◆ WHAT TO WORK ON ◆
Keep to the lines between the one holding "scene.py on. This part finishes it." and the one holding "self.oval, self.width, self.crest", inclusive, and write them out exactly.

[Object modeling scripts]
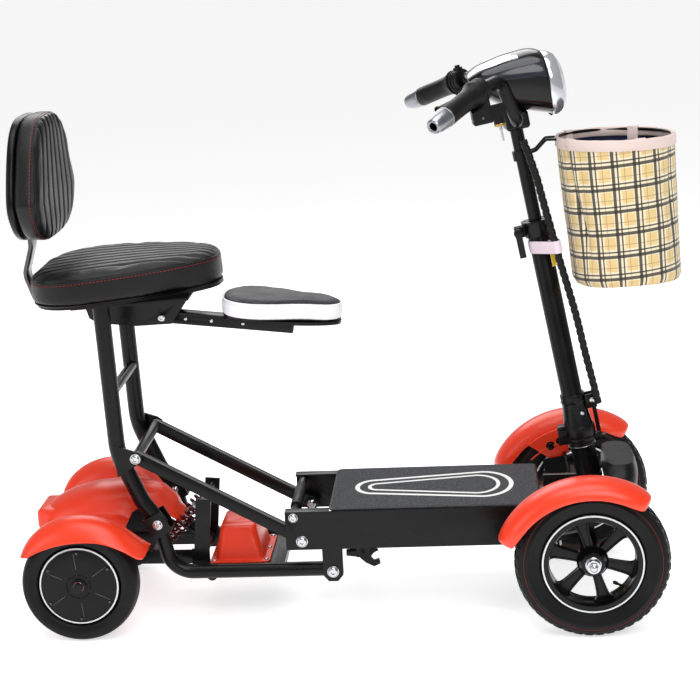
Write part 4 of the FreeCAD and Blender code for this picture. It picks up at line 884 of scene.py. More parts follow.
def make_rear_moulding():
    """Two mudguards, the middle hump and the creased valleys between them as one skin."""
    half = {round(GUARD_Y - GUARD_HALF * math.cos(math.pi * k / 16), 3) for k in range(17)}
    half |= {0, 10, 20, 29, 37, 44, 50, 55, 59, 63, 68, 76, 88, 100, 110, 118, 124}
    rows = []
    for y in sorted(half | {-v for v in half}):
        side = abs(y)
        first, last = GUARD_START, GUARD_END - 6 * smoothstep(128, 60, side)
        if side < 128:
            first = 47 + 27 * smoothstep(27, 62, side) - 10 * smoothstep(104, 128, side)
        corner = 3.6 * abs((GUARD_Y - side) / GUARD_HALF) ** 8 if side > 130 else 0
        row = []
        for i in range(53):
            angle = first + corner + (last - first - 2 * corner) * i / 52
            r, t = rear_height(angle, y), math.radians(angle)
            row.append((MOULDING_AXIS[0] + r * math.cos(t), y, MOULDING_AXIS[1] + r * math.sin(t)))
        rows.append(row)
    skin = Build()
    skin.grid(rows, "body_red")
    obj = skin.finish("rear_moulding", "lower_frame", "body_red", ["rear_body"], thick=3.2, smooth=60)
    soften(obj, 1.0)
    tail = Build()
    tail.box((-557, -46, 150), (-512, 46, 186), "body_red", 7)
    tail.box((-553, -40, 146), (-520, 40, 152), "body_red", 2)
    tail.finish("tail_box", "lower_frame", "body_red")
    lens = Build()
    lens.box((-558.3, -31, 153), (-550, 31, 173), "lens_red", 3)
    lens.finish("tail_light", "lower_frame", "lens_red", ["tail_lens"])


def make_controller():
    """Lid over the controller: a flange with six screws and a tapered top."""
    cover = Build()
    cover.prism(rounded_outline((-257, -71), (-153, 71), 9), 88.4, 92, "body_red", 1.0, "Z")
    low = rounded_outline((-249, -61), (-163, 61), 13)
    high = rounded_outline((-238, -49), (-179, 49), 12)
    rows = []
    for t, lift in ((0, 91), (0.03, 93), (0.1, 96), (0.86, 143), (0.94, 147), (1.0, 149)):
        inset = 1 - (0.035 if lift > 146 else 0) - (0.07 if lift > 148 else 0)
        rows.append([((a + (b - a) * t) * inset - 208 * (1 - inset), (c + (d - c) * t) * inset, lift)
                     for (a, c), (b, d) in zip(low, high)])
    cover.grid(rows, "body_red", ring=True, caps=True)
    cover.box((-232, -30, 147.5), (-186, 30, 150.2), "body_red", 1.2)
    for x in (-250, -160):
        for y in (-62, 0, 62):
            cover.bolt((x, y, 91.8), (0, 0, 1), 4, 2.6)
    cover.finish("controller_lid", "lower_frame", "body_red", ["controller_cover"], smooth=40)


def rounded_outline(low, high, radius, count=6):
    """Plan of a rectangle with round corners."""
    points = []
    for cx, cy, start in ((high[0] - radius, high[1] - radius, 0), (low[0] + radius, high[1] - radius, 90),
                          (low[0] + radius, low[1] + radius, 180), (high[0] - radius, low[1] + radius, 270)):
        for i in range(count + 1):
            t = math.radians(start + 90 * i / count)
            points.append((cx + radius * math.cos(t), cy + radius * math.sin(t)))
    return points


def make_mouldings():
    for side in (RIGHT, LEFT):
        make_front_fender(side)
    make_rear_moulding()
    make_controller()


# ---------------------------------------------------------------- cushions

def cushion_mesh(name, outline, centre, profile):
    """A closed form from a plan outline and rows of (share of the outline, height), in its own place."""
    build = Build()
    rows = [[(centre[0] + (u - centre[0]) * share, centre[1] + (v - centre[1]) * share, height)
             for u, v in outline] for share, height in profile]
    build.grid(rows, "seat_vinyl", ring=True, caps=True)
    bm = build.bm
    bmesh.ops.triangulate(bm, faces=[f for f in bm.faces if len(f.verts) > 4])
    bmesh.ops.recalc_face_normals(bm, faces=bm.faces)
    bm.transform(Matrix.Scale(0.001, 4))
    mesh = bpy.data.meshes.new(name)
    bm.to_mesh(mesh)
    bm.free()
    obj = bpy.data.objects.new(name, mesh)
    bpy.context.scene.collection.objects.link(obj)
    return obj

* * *

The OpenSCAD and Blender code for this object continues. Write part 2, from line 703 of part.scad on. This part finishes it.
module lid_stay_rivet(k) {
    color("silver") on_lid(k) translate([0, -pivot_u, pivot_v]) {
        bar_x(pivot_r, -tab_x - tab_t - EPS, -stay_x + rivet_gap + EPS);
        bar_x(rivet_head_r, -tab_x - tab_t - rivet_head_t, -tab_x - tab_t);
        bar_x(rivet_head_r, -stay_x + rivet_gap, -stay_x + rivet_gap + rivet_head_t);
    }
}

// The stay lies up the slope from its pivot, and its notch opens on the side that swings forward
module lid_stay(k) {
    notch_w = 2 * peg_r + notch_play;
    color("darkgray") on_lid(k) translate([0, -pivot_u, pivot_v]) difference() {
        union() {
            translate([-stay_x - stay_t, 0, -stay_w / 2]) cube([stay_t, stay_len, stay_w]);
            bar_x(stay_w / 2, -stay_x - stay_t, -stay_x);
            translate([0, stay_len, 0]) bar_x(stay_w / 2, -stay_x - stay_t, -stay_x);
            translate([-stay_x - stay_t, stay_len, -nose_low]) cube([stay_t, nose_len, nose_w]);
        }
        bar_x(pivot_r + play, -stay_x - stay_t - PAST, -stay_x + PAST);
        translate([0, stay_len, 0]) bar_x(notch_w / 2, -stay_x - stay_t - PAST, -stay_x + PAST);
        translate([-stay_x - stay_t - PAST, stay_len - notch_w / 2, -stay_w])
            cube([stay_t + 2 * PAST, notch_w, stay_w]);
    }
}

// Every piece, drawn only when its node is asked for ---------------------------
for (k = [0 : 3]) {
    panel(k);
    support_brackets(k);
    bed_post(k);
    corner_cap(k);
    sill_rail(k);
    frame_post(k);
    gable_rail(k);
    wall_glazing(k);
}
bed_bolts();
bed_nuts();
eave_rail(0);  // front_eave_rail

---

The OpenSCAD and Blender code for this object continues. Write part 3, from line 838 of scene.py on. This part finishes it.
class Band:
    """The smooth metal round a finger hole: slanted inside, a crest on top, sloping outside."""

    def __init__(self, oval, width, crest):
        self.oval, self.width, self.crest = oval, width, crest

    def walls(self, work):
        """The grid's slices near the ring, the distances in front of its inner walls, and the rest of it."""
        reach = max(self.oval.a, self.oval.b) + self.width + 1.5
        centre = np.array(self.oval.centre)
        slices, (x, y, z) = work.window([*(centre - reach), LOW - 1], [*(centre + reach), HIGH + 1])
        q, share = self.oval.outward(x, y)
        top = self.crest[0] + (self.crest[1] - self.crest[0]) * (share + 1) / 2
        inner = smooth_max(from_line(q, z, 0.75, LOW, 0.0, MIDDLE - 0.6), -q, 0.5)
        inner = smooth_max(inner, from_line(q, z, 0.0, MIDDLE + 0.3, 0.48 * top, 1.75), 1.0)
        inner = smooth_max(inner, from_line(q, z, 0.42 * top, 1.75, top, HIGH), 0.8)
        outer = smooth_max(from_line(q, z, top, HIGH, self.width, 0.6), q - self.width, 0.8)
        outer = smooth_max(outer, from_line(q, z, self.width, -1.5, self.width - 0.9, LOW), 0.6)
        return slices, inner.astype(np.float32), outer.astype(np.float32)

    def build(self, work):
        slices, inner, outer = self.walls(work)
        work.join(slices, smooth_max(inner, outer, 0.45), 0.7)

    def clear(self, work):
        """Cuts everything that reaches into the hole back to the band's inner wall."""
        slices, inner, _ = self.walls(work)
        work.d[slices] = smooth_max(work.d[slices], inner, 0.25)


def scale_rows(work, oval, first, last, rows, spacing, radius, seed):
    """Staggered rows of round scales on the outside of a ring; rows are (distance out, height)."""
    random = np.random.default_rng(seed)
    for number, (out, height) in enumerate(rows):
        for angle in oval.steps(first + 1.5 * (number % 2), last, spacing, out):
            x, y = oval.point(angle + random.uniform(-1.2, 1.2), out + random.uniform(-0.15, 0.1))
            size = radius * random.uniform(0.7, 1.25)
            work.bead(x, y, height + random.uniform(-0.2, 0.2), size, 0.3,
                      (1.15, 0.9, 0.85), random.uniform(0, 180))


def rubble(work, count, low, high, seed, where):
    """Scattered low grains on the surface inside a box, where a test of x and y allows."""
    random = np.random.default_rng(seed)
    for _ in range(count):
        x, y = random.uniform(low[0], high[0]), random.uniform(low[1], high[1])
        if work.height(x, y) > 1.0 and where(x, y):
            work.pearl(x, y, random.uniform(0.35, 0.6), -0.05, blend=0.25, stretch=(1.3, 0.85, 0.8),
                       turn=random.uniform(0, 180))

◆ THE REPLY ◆
The OpenSCAD and Blender code for this object continues. Write part 3, from line 838 of scene.py on. This part finishes it.
class Band:
    """The smooth metal round a finger hole: slanted inside, a crest on top, sloping outside."""

    def __init__(self, oval, width, crest):
        self.oval, self.width, self.crest = oval, width, crest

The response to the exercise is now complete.